[Short exercise]
Look in the material below for the line with "Continue the Blender" and the line with "return points", then set down exactly those two lines and all lines between, nothing more.

[BEGIN Data provided]

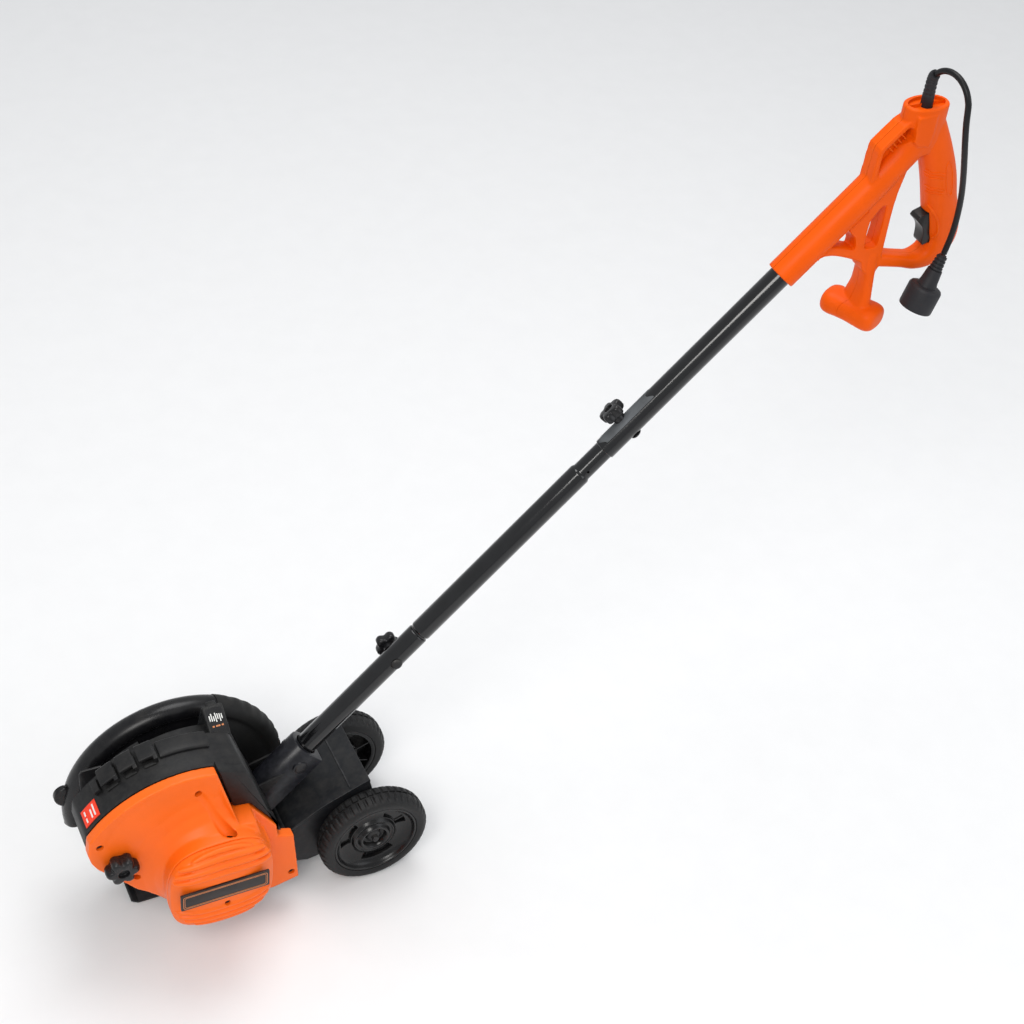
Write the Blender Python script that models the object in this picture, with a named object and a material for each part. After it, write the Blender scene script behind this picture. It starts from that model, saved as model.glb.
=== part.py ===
"""Corded lawn edger: motor head with blade guard, wheel carriage, three-piece pole, handle and pigtail."""
import math
import bmesh
import bpy
from mathutils import Matrix, Vector

# ---------------------------------------------------------------- driving dimensions (metres, degrees)
CENTRE_X = 0.1622          # wheel axle to the middle of the object's length
CENTRE_Y = 0.0450         # near wheel's outer face to the middle of the object's width
GAP = 0.0003              # clearance between pieces that touch

WHEEL_R = 0.064
WHEEL_W = 0.028
WHEEL_FAR_Y = 0.123       # inner face of the far wheel
AXLE_R = 0.004
AXLE_Z = WHEEL_R

SPINDLE_X = -0.194
SPINDLE_Z = 0.113
GEAR_OFFSET = 0.023       # centre distance of pinion and gear
MOTOR_Z = SPINDLE_Z + GEAR_OFFSET
PINION_TEETH = 9
GEAR_TEETH = 37

BLADE_R = 0.095
BLADE_Y = 0.1265
BLADE_T = 0.0024
GUARD_R = 0.125
GUARD_NEAR_Y = 0.112
GUARD_FAR_Y = 0.138
GUARD_WALL = 0.003

BODY_CX = -0.215          # centre of the body's arched top
BODY_CZ = 0.131
BODY_R = 0.1275
FACE_Y = 0.004            # near face of the body
PLATE_T = 0.012           # thickness of the motor housing's flange
BODY_SPLIT_Y = 0.073
BODY_FAR_Y = 0.098
BULGE_R = 0.059
BULGE_Y = -0.0385         # seam between motor housing and end cap
CAP_Y = -0.0560           # outer face of the end cap

POLE_ANGLE = 45.4
POLE_Y = 0.070
POLE_X0 = -0.060          # mouth of the pole socket
POLE_Z0 = 0.177
TUBE_R = 0.012
CORD_R = 0.0032
TUBE_WALL = 0.0012
NECK_R = 0.0105
SOCKET_DEPTH = 0.060
LOWER_END = 0.180         # distances along the pole from the socket's mouth
SHOULDER = 0.431
UPPER_START = 0.464
COLLAR = 0.716
TUBE_TOP = 0.800
JOINT_LOW = 0.141
JOINT_HIGH = 0.499

GRIP_HALF_X = 0.0185
GRIP_HALF_Y = 0.0165
HEAD_HALF_X = 0.0252
HEAD_HALF_Y = 0.0158
HEAD_X = 0.577
HEAD_TOP_Z = 0.866

ORANGE = (0.88, 0.13, 0.015)
BLACK = (0.012, 0.012, 0.013)

# ---------------------------------------------------------------- clean scene
for ob in list(bpy.data.objects):
    bpy.data.objects.remove(ob, do_unlink=True)


# ---------------------------------------------------------------- helpers
def material(name, rgb, rough, metal=0.0):
    mat = bpy.data.materials.new(name)
    mat.use_nodes = True
    node = mat.node_tree.nodes["Principled BSDF"]
    node.inputs["Base Color"].default_value = (rgb[0], rgb[1], rgb[2], 1.0)
    node.inputs["Roughness"].default_value = rough
    node.inputs["Metallic"].default_value = metal
    mat.diffuse_color = (rgb[0], rgb[1], rgb[2], 1.0)
    return mat


def make(name, bm, rgb=BLACK, rough=0.5, metal=0.0, smooth=True):
    bmesh.ops.remove_doubles(bm, verts=bm.verts, dist=1e-6)
    bmesh.ops.recalc_face_normals(bm, faces=bm.faces)
    me = bpy.data.meshes.new(name)
    bm.to_mesh(me)
    bm.free()
    ob = bpy.data.objects.new(name, me)
    bpy.context.scene.collection.objects.link(ob)
    ob.data.materials.append(material(name + "_mat", rgb, rough, metal))
    if smooth:
        shade(ob)
    return ob


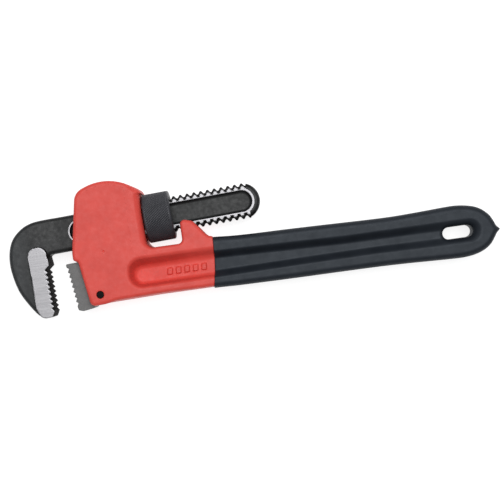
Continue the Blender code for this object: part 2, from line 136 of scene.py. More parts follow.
def rounded(corners, step=6.0):
    """The outline through (x, y, radius) corners, each rounded by an arc of that radius."""
    points = []
    for index, (x, y, radius) in enumerate(corners):
        corner = Vector((x, y))
        if radius == 0.0:
            points.append((x, y))
            continue
        before = (Vector(corners[index - 1][:2]) - corner).normalized()
        after = (Vector(corners[(index + 1) % len(corners)][:2]) - corner).normalized()
        half = before.angle(after) / 2
        centre = corner + (before + after).normalized() * (radius / math.sin(half))
        first = corner + before * (radius / math.tan(half)) - centre
        turn = first.angle_signed(corner + after * (radius / math.tan(half)) - centre)
        steps = max(2, math.ceil(abs(math.degrees(turn)) / step))
        for part in range(steps + 1):
            spoke = Matrix.Rotation(-turn * part / steps, 2) @ first
            points.append((centre.x + spoke.x, centre.y + spoke.y))
    return points


def smooth(points, steps=4):
    """A Catmull-Rom curve through the points."""
    path = [Vector(point) for point in points]
    path = [2 * path[0] - path[1], *path, 2 * path[-1] - path[-2]]
    result = []
    for a, b, c, d in zip(path, path[1:], path[2:], path[3:]):
        for part in range(steps):
            t = part / steps
            place = 0.5 * (
                2 * b + (c - a) * t + (2 * a - 5 * b + 4 * c - d) * t**2
                + (3 * b - a - 3 * c + d) * t**3
            )
            result.append(tuple(place))
    result.append(tuple(path[-2]))
    return result


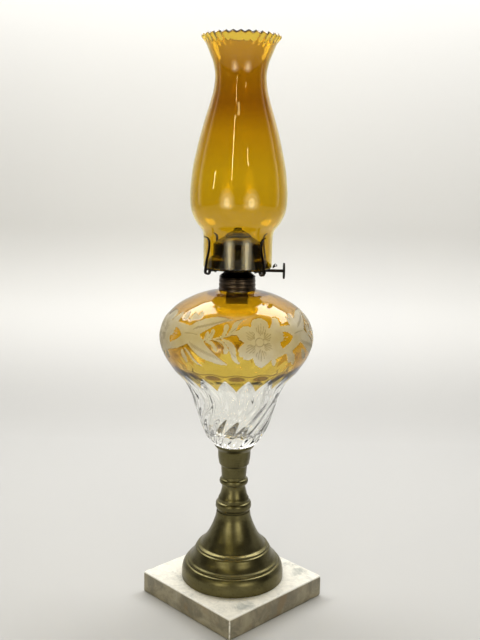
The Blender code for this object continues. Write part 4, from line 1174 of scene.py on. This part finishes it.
strip("tube_high", -17, 0.74, 1.46, 1.35, 0.026, 26, 2)
strip("tube_low_left", -60, 0.58, 0.80, 1.30, 0.034, 18, -22)
strip("tube_high_right", 22, 0.98, 1.14, 1.35, 0.034, 16, 20)
strip("tube_top", -6, 1.34, 1.44, 1.10, 0.16, 6, 0)
area("wall_wash", 180, 62, 1.25, 2.2, 0.6, 29, (1.0, 1.0, 1.0), aim=(0, 0, 0.2))

# a white tent overhead and at the sides; the room is dark on the viewer's side
world = bpy.data.worlds.new("studio")
bpy.context.scene.world = world
world.use_nodes = True
wt = world.node_tree
bg = wt.nodes["Background"]
tc = wt.nodes.new("ShaderNodeTexCoord")
dot = wt.nodes.new("ShaderNodeVectorMath"); dot.operation = 'DOT_PRODUCT'
dot.inputs[1].default_value = (math.cos(FRONT), math.sin(FRONT), 0.0)
wt.links.new(tc.outputs["Generated"], dot.inputs[0])
sx = wt.nodes.new("ShaderNodeSeparateXYZ")
wt.links.new(tc.outputs["Generated"], sx.inputs[0])
fr = wt.nodes.new("ShaderNodeMapRange"); fr.interpolation_type = 'SMOOTHSTEP'
wt.links.new(dot.outputs["Value"], fr.inputs["Value"])
fr.inputs["From Min"].default_value, fr.inputs["From Max"].default_value = -0.50, -0.06
hi = wt.nodes.new("ShaderNodeMapRange"); hi.interpolation_type = 'SMOOTHSTEP'
wt.links.new(sx.outputs["Z"], hi.inputs["Value"])
hi.inputs["From Min"].default_value, hi.inputs["From Max"].default_value = 0.995, 0.93
mul = wt.nodes.new("ShaderNodeMath"); mul.operation = 'MULTIPLY'
wt.links.new(fr.outputs["Result"], mul.inputs[0]); wt.links.new(hi.outputs["Result"], mul.inputs[1])
mixc = wt.nodes.new("ShaderNodeMix"); mixc.data_type = 'RGBA'
wt.links.new(mul.outputs[0], mixc.inputs["Factor"])
mixc.inputs[6].default_value = (1.0, 0.995, 0.985, 1)
mixc.inputs[7].default_value = (0.030, 0.028, 0.024, 1)
wt.links.new(mixc.outputs[2], bg.inputs["Color"])
bg.inputs["Strength"].default_value = 1.75

# ------------------------------------------------------------------ camera
PITCH, ROLL, F_PX = math.radians(11.2365), math.radians(1.05), 882.0
side = Vector((math.cos(VIEW_AZ), math.sin(VIEW_AZ), 0))
back = Vector((math.sin(VIEW_AZ), -math.cos(VIEW_AZ), 0))
cam_data = bpy.data.cameras.new("camera")
cam_data.sensor_fit = 'VERTICAL'
cam_data.sensor_height = 24.0
cam_data.lens = F_PX / 640.0 * 24.0
cam_data.clip_start, cam_data.clip_end = 0.05, 20.0
cam = bpy.data.objects.new("camera", cam_data)
coll.objects.link(cam)
loc = back * 0.9753 + side * 0.0038 + Vector((0, 0, 0.5276))
fwd = -back * math.cos(PITCH) - Vector((0, 0, math.sin(PITCH)))
up = -back * math.sin(PITCH) + Vector((0, 0, math.cos(PITCH)))
r2 = side * math.cos(ROLL) + up * math.sin(ROLL)
u2 = up * math.cos(ROLL) - side * math.sin(ROLL)
m = Matrix.Identity(4)
m.col[0][:3], m.col[1][:3], m.col[2][:3], m.translation = r2, u2, -fwd, loc
cam.matrix_world = m
bpy.context.scene.camera = cam
bpy.context.scene.view_settings.view_transform = 'Standard'
bpy.context.scene.view_settings.look = 'None'
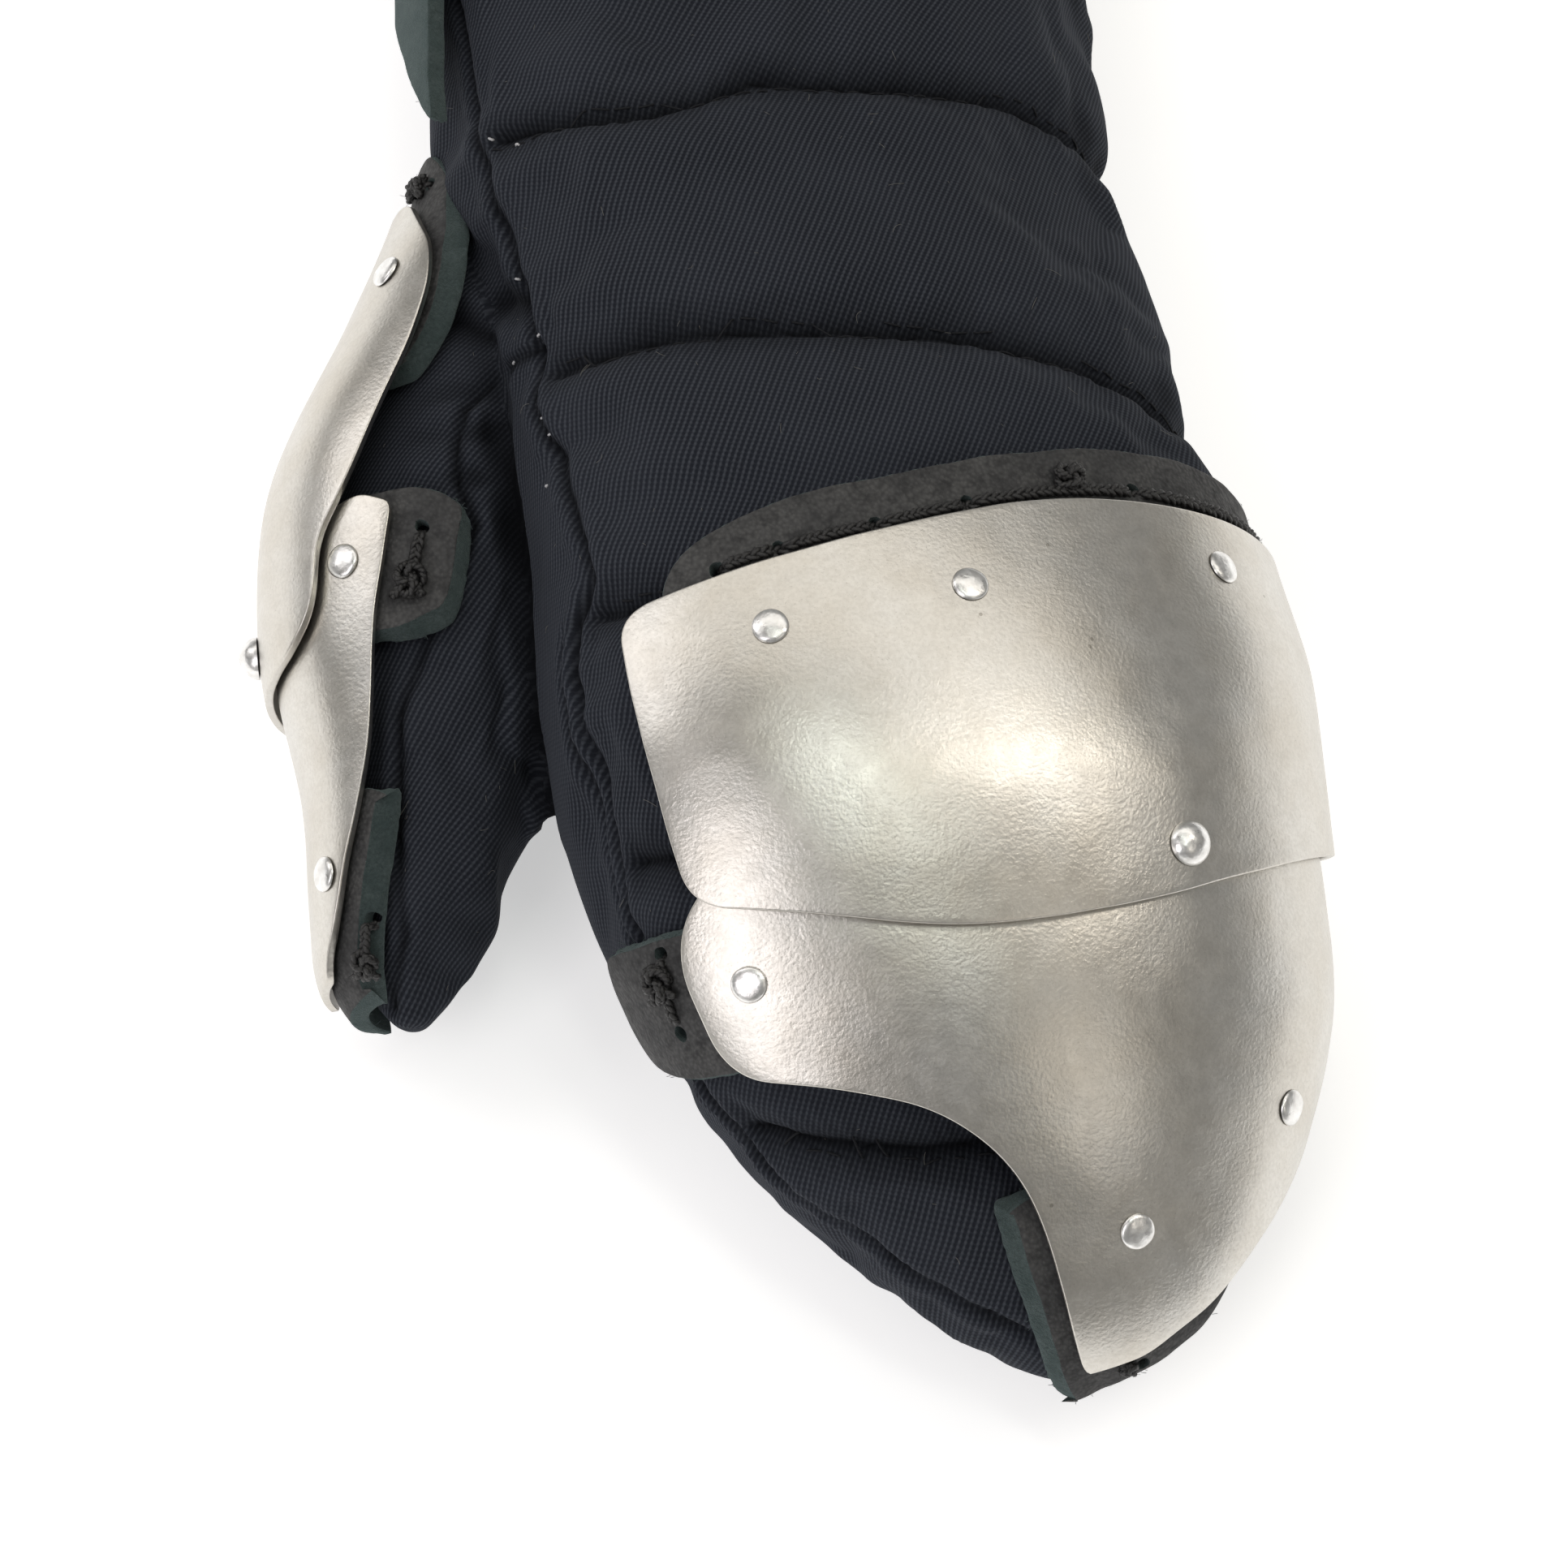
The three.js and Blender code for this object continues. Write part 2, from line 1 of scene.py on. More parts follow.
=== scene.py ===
# %% [markdown]
# # A left-hand mitten gauntlet
#
# A padded cotton mitten carries four satin steel plates. Each plate is riveted to thick black leather,
# and the leather is laced to the mitten with braided cord. Everything here bends over two rounded forms,
# one for the hand and one for the thumb, so the lesson starts with those forms, and then dresses them
# piece by piece.

# %% Load the frame
import math

import bpy
import numpy as np
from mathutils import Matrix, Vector, noise
from mathutils.kdtree import KDTree


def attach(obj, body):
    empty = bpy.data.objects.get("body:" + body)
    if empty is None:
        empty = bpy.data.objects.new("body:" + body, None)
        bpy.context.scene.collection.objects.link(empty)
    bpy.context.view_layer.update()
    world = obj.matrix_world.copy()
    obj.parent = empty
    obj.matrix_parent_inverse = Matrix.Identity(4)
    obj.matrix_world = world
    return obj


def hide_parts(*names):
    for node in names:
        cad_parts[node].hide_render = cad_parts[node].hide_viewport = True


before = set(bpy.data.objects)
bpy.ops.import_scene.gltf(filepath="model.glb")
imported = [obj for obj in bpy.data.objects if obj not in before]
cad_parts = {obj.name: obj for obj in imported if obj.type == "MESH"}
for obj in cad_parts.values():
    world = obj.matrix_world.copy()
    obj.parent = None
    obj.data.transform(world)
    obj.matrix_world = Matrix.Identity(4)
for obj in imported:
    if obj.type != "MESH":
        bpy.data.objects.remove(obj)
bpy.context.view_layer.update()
MM = 0.001
print("solids in the frame:", len(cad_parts))

# %% [markdown]
# ## The camera and the light
#
# The gauntlet lies palm down on a white table with its fingertips towards us, and we look down on it
# steeply with a long lens. Satin steel shows little but its surroundings, so the lamps are chosen for
# what the plates mirror: two long soft lamps overhead give the two soft streaks over the knuckles, and
# white panels brighten the index side and the thumb.

# %% Camera
FORM_TO_FRAME = np.array([-1.35, -60.60, 0.0])  # the forms' origin, from under the gauntlet's middle
CAMERA_HEIGHT_ANGLE = math.radians(65)
CAMERA_DISTANCE = 1.1
AIM = Vector((FORM_TO_FRAME[0] * MM, FORM_TO_FRAME[1] * MM, 45 * MM))
FRAME_WIDTH = 0.2705  # what the picture spans at the aim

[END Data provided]

[Solution to this problem]
Continue the Blender code for this object: part 2, from line 136 of scene.py. More parts follow.
def rounded(corners, step=6.0):
    """The outline through (x, y, radius) corners, each rounded by an arc of that radius."""
    points = []
    for index, (x, y, radius) in enumerate(corners):
        corner = Vector((x, y))
        if radius == 0.0:
            points.append((x, y))
            continue
        before = (Vector(corners[index - 1][:2]) - corner).normalized()
        after = (Vector(corners[(index + 1) % len(corners)][:2]) - corner).normalized()
        half = before.angle(after) / 2
        centre = corner + (before + after).normalized() * (radius / math.sin(half))
        first = corner + before * (radius / math.tan(half)) - centre
        turn = first.angle_signed(corner + after * (radius / math.tan(half)) - centre)
        steps = max(2, math.ceil(abs(math.degrees(turn)) / step))
        for part in range(steps + 1):
            spoke = Matrix.Rotation(-turn * part / steps, 2) @ first
            points.append((centre.x + spoke.x, centre.y + spoke.y))
    return points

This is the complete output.